You must protect the confidentiality of sensitive data. There may be an industry requirement as with PCI-DSS, or even a legal requirement as with HIPAA. The simple answer is that the sensitive data must be encrypted when stored or transmitted across a network. But exactly how should this be done? There are many ciphers (that is, encryption algorithms) to choose from. The choice of which cipher and how to apply it depends on your data characteristics and your security goals.For the background see:
"Just Enough Cryptography"
Let's be realistic. You certainly aren't going to be designing new ciphers! You might be designing a software system that will use existing ciphers. But you most likely need to be an informed consumer. Choose the best tool for each job. Make the best choice from the available existing software systems based on their cryptographic designs.
Splitting the Choices
Selecting a cipher can be like splitting a loaf of bread. You can bring the knife down vertically to split the loaf left-right. Or cut it vertically from the side to split it front-back. Or cut it horizontally to split it top-bottom. There are many ways to split the loaf into two halves. Then you can slice one half into finer divisions in many ways. There's no one correct way to slice your bread, it depends on what you want to achieve.
Cipher selection is like that, with binary divisions of symmetric versus asymmetric, and block versus stream, and then slices or further, finer choices between several available block cipher modes.
All of that is fine as an abstract model, but first realize that block-versus-stream is only an issue in symmetric ciphers. And then realize that we don't really have any trusted stream ciphers now. Applications where stream ciphers were used, like mobile phone voice streams, are now handled with symmetric block ciphers operating in a stream-like mode. Keep reading to see the details on this.
Symmetric versus Asymmetric
The first choice you must make, and the one you hear the most about, is symmetric versus asymmetric.
Symmetric ciphers have good performance, so use them on large data sets. Appropriate choices include AES, Twofish, and Blowfish. Data files grow and grow. New camera models have more and more megapixels every year. Storage media continues to grow in size.
Whole-disk encryption is useful to protect devices that might be lost or stolen. For example, Linux dm-crypt or Microsoft's Bitlocker. Whole-disk or filesystem-level encryption makes sense for a laptop, smart phone, or USB stick, but it makes no sense for a server. I hope you're not worried about someone walking off with your server!
Today's personal computers have multi-terabyte disks and network speeds continue to climb. We don't want to have to choose between security and acceptable performance, we want both. Symmetric is the choice for files and streams.

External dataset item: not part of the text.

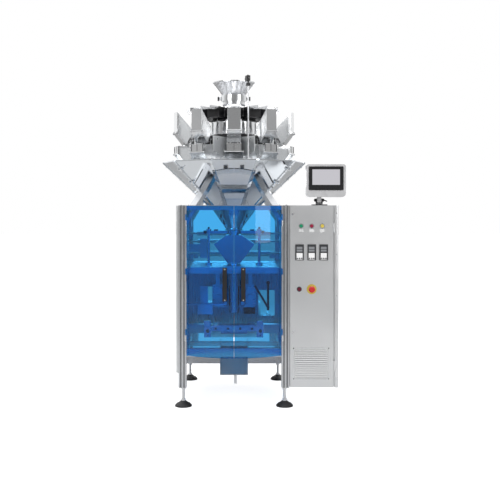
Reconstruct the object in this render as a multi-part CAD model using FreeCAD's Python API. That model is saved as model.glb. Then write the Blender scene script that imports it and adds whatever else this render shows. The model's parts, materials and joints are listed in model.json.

But Which Symmetric Cipher?
Use AES. Honestly, cipher choice doesn't matter very much at all for most people, as long as you use a recent one. Your dominant security problems will come from key management, not from subtle differences between AES, Twofish, Blowfish, and GOST.
Symmetric cryptography has traditionally had an enormous problem of key management, especially when used for communication. The sender and receiver must share a secret key, and there was no good solution for that problem. One approach was to carefully select one key and very carefully protect it while using it on many messages or files.
The obvious problem is that if that one key is discovered, a lot of sensitive data is exposed.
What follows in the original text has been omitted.